Some of the concerns addressed at the hearing included the fact that many borrowers in California were being sold loans based on a stated income (allegedly often inflated by the broker), with no documentation to show the borrowers are able to afford the loan. Also, borrowers were being sold loans with low initial rates that will drastically increase in the coming years, leaving unsuspecting borrowers unable to pay their mortgages.
Another concern addressed was about loans that were being sold to non-English speakers who didn't understand the documents they were allegedly pressured to sign for the loan, as well as minority borrowers being much more likely to get stuck with overpriced loans and seniors being targeted for equity-stripping scams.
At the hearing, the California Reinvestment Coalition and its members urged the Federal Reserve to include more overpriced loans within the protections of the Home Ownership and Equity Protection Act, the federal anti-predatory lending law, as well as restrict yield spread premiums (fees lenders pay brokers for charging consumers more for their mortgages) and prepayment penalty provisions that charge borrowers thousands of dollars for refinancing out of bad loans.
In addition, Coalition members suggested that the Federal Reserve protect consumers from unscrupulous lenders and brokers who take advantage of borrowers not fluent in English, expand Home Mortgage Disclosure Act reporting requirements, so more data are available to better detect areas of discrimination and require housing counseling before closing on any of the loans described above.
"Stronger federal protections for consumers are needed to address an explosion of 'nontraditional' loan products in the mortgage lending market," said Heidi Li, co-founder of Housing and Economic Rights Advocates in Oakland. "Legal and consumer advocates, along with housing counseling agencies, find these products are often aggressively and deceptively pushed by brokers and lenders onto unsuspecting consumers."
Kevin Stein, associate director of the California Reinvestment Coalition, said, "The mortgage market is broken, and we need the Federal Reserve to clamp down on predatory lending that unfairly targets people of color, the poor, seniors, immigrants, and their neighborhoods."

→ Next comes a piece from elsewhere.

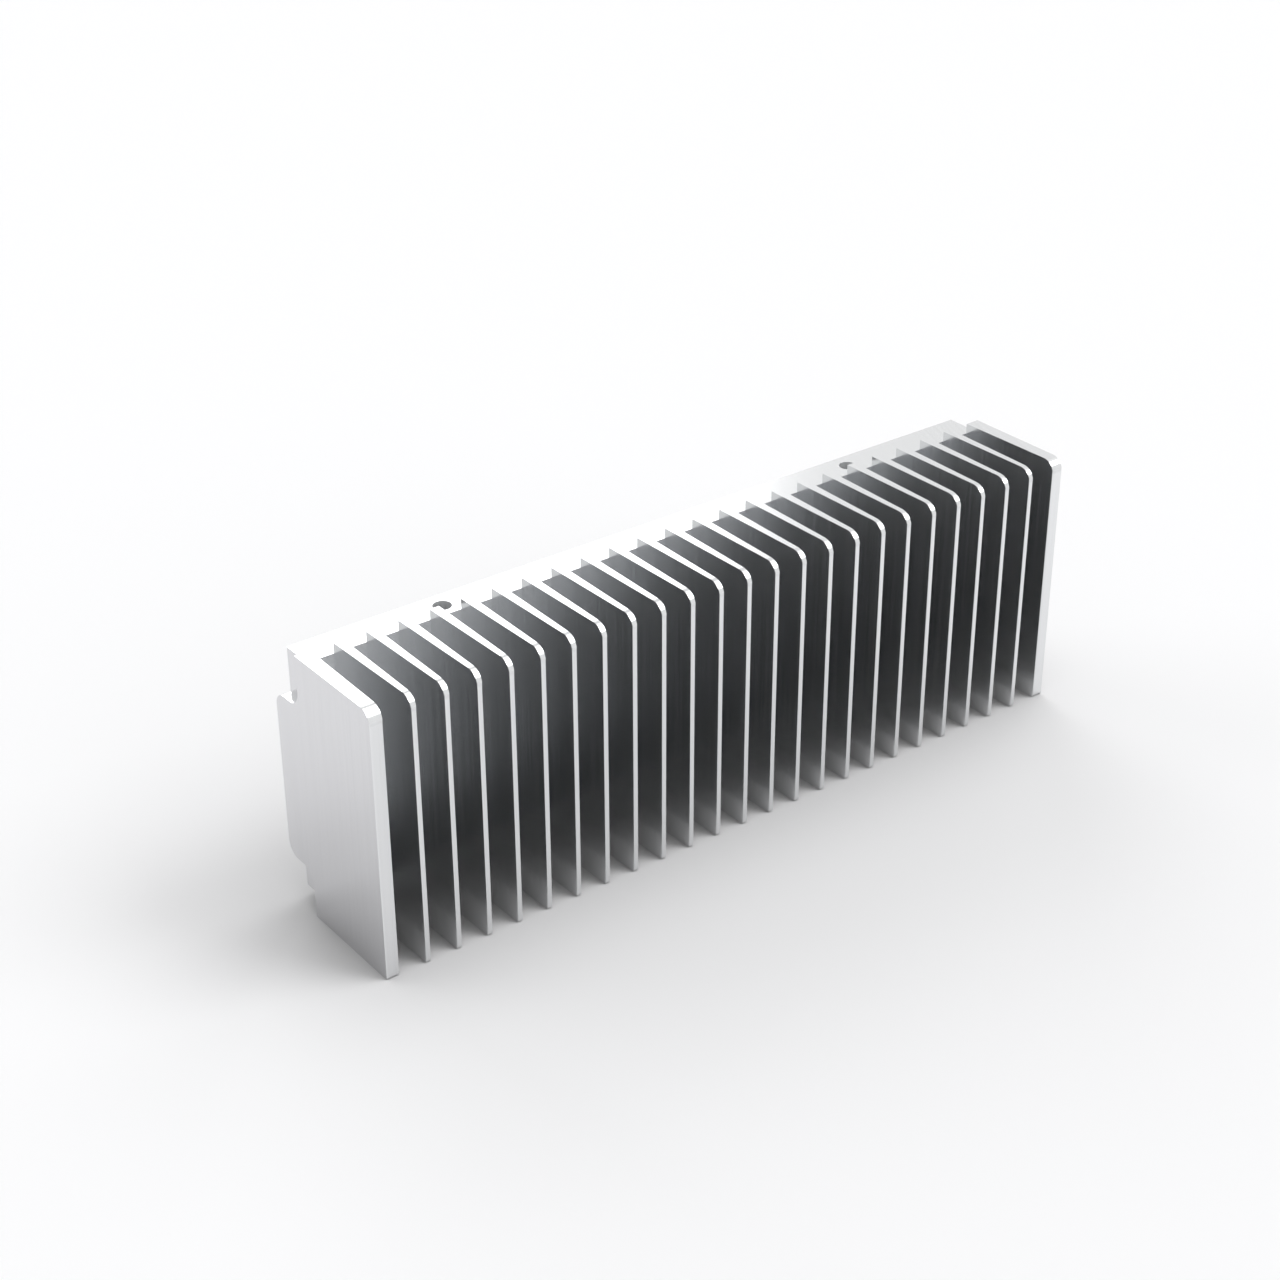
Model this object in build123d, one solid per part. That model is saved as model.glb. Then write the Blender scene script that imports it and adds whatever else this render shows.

Panelists in attendance to talk about subprime and nontraditional mortgages included Bruce Fuller from World Savings, Paul Leonard from Center for Responsible Lending, Rick Lieber from IndyMac, Mr. Stein from the California Reinvestment Coalition, Michael Faust from American Pacific Mortgage, Lori Gay from Los Angeles Neighborhood Housing Services, George Hanzimanolis from Bankers First Mortgage and president-elect of the National Association of Mortgage Brokers, Ms. Li from Housing and Economic Rights Advocates and Judy Zeigler from Prudential California Realty.
The Fed held another hearing on July 11 in Atlanta. Harry Dinham, the new president of NAMB, said "Unfortunately, many industry critics have blamed all the problems that consumers face with the current shopping process, products offered and disclosure issues on the industry alone. In so doing, they simply ignore the vital role that government and consumers have throughout the loan origination process."

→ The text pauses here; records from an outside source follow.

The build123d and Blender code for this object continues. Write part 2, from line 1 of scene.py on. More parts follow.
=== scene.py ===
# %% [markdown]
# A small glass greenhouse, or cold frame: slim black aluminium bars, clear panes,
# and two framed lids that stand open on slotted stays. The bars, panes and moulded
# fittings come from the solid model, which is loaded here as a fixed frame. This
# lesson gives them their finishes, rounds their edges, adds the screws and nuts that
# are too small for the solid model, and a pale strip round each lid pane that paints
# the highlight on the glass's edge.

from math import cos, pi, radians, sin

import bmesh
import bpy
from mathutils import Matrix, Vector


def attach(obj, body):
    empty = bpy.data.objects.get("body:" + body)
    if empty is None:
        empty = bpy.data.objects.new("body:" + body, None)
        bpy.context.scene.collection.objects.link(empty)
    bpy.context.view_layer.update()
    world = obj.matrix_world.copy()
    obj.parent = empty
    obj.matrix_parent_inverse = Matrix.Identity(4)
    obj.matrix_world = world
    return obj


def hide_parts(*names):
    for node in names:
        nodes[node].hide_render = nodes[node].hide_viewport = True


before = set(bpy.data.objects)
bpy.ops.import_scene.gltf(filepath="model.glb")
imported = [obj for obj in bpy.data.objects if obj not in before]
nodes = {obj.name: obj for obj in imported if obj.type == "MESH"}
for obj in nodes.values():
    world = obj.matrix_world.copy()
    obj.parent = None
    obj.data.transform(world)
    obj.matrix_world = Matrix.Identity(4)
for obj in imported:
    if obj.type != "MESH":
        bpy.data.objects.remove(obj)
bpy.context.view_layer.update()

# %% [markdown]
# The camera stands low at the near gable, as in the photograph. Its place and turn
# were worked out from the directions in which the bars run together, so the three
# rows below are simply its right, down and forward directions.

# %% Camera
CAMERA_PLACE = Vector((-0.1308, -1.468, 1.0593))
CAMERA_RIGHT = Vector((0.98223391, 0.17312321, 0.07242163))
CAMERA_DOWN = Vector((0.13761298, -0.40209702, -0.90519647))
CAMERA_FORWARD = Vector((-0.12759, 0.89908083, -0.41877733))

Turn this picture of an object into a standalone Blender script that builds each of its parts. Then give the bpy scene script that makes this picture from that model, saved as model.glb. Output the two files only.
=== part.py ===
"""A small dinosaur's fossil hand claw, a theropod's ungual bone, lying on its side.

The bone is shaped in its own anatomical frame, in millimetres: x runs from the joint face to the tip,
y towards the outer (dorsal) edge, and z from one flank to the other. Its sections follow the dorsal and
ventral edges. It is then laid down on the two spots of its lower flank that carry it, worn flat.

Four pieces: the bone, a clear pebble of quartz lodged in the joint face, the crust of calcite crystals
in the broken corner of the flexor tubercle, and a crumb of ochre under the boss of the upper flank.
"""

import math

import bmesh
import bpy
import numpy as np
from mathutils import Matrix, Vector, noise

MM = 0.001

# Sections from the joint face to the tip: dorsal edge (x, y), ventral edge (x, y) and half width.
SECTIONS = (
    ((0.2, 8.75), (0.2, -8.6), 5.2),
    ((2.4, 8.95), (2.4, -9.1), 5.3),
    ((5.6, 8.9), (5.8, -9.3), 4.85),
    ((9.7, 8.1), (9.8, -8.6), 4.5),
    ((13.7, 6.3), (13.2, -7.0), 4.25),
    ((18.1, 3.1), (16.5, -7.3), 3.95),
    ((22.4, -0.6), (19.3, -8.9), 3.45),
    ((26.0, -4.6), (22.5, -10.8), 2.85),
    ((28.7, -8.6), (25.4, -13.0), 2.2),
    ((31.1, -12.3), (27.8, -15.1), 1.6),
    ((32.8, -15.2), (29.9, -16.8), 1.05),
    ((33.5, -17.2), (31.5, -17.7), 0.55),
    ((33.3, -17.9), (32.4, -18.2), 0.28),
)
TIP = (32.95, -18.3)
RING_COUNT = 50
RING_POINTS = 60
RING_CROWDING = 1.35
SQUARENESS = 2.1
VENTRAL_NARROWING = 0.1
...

He reiterated NAMB's past calls for licensing of all originators, no matter whom they work for, and uniform fee disclosures.
"The truth is, all originator types - brokers, bankers, lenders, credit unions and other all receive direct compensation, indirect compensation or a combination of both. Unfortunately, only brokers disclose all fees and costs to the consumer. This must change," said Mr. Dinham.

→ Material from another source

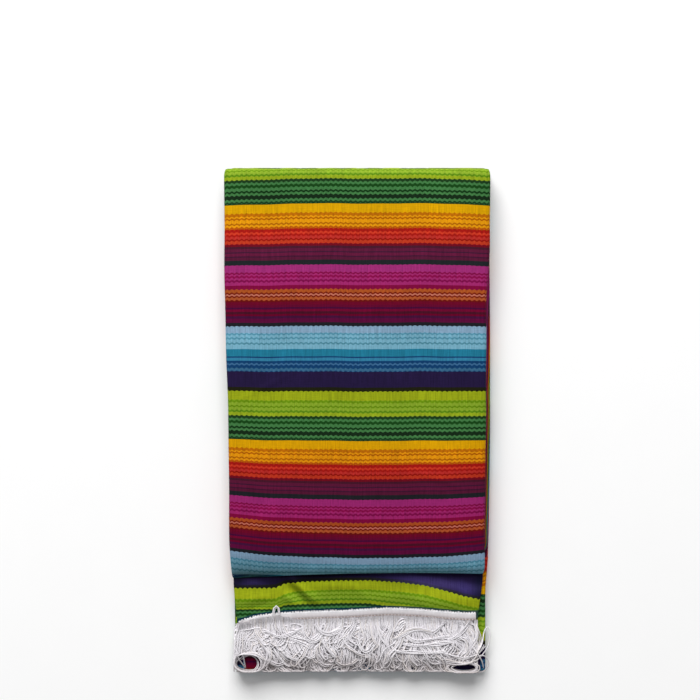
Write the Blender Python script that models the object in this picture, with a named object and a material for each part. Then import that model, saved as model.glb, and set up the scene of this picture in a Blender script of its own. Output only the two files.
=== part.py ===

Kate Crawford, chair of NAMB's Consumer Protection and Affordable Housing Committee, also testified, adding, "Unfortunately, the approved disclosure documents for rate, fees, costs and points can be confusing and overburdened with legalese.
"In addition, only mortgage brokers disclose all costs to the consumer. Until there is a uniform way to disclose costs and everyone is fully transparent about their fees it will continue to be difficult for consumers to comparison shop in a meaningful way."